Th scenario was an advance guard clash over a hill in the middle of the table. One unit per side on table and the rest dicing for arrival. Since it was supposed to be Canada in 1814 I added a strip of woods along one edge and assumed an off table river on the other. Rolling for the armies gave me:
Americans: 4 infantry, 1 riflemen, 1 cavalry. British: 4 infantry, 1 light infantry, 1 artillery.

The game started off with the advantage swinging back and forth but slowly started to swing towards the British and then suddenly the American line collapsed.

To my surprise the game went 12 out of 15 turns and lasted 1/2 hour excluding set up and take down. Using the larger board with 12 stands instead of 6 would probably have given a full hour of play but for a quickie it was just fine as it was.
As dusk sets in (OK I'm shading the table with my body) the American forces rout leaving the British in possession of the hill.
In summary: Bases: Check, Rules: Check, Grid: Check, Ability to handle scenarios: Check.
All systems go!

The rules as played are available here (click)

For those with an interest in history, this game is a direct descendent of this 2011 portable 1812 wargame (click) using my adaptation (click) of Bob Cordery's portable wagame.

Getting Squared Away


Well, I just accidently over wrote the blog post I stayed up last night to finish. Luckily there was nothing important because I'm not going to rewrite it! (Bloody tablet with its small blodfy screen and tiny buttons and my fat fingers and blurry eyes! )
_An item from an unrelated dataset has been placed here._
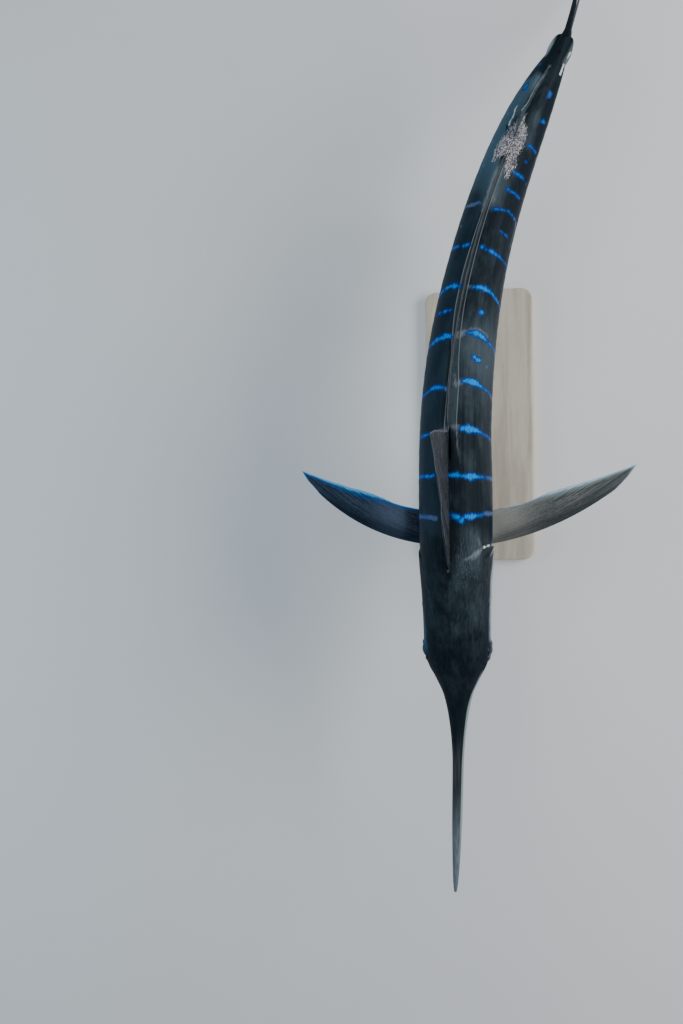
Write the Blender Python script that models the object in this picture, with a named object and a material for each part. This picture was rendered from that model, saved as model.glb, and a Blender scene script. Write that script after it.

British infantry deployed as 3 game units representing 100 to 300 men each depending on the scenario rather than as 1 multisquare battalion or 3 x 400 men battalions

The important point was that I have finally gotten back to my plan to turn the War of 1812 back into a Square Brigadier campaign capable of being played on my main table or on my  cardtable grid, including out on the patio table.

Crysler’s Farm mock up.
A draft Square Brigadier in the War of 1812 has been written and as soon as I cut some more bases and get everything glued down flocked and painted, I'll give it a go. I need a bit more editing on the rules but they should be posted by tomorrow. No innovations but more focused.